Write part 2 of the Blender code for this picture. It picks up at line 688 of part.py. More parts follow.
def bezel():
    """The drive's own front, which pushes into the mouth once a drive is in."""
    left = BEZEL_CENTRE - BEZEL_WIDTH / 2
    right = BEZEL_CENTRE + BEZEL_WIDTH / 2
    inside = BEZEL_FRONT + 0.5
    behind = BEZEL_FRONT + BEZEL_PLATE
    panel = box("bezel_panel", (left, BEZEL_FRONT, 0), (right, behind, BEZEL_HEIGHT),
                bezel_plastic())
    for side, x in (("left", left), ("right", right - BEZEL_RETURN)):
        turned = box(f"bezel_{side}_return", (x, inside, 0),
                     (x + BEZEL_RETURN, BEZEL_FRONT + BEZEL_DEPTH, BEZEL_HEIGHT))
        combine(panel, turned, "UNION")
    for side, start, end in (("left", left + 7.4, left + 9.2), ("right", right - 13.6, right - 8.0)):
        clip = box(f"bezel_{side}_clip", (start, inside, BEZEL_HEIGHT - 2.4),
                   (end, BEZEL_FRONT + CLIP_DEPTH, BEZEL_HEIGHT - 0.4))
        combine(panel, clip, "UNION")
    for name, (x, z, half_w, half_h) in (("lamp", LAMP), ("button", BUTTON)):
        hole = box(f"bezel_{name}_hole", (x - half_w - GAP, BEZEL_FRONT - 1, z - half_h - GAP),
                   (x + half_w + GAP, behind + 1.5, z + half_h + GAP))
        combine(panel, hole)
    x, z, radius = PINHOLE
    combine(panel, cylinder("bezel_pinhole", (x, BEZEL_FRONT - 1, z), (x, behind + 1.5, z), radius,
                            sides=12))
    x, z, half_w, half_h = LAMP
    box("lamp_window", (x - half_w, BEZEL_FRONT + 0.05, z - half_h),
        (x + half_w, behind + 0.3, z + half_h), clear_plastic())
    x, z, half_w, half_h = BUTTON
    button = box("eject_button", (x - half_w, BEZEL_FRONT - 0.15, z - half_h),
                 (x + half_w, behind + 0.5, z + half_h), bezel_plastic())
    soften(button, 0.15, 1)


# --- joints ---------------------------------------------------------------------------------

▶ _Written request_
Transcribe the data. Leave every line exactly as it is.

▶ _Output for this exercise_
Write part 2 of the Blender code for this picture. It picks up at line 688 of part.py. More parts follow.
def bezel():
    """The drive's own front, which pushes into the mouth once a drive is in."""
    left = BEZEL_CENTRE - BEZEL_WIDTH / 2
    right = BEZEL_CENTRE + BEZEL_WIDTH / 2
    inside = BEZEL_FRONT + 0.5
    behind = BEZEL_FRONT + BEZEL_PLATE
    panel = box("bezel_panel", (left, BEZEL_FRONT, 0), (right, behind, BEZEL_HEIGHT),
                bezel_plastic())
    for side, x in (("left", left), ("right", right - BEZEL_RETURN)):
        turned = box(f"bezel_{side}_return", (x, inside, 0),
                     (x + BEZEL_RETURN, BEZEL_FRONT + BEZEL_DEPTH, BEZEL_HEIGHT))
        combine(panel, turned, "UNION")
    for side, start, end in (("left", left + 7.4, left + 9.2), ("right", right - 13.6, right - 8.0)):
        clip = box(f"bezel_{side}_clip", (start, inside, BEZEL_HEIGHT - 2.4),
                   (end, BEZEL_FRONT + CLIP_DEPTH, BEZEL_HEIGHT - 0.4))
        combine(panel, clip, "UNION")
    for name, (x, z, half_w, half_h) in (("lamp", LAMP), ("button", BUTTON)):
        hole = box(f"bezel_{name}_hole", (x - half_w - GAP, BEZEL_FRONT - 1, z - half_h - GAP),
                   (x + half_w + GAP, behind + 1.5, z + half_h + GAP))
        combine(panel, hole)
    x, z, radius = PINHOLE
    combine(panel, cylinder("bezel_pinhole", (x, BEZEL_FRONT - 1, z), (x, behind + 1.5, z), radius,
                            sides=12))
    x, z, half_w, half_h = LAMP
    box("lamp_window", (x - half_w, BEZEL_FRONT + 0.05, z - half_h),
        (x + half_w, behind + 0.3, z + half_h), clear_plastic())
    x, z, half_w, half_h = BUTTON
    button = box("eject_button", (x - half_w, BEZEL_FRONT - 0.15, z - half_h),
                 (x + half_w, behind + 0.5, z + half_h), bezel_plastic())
    soften(button, 0.15, 1)


# --- joints ---------------------------------------------------------------------------------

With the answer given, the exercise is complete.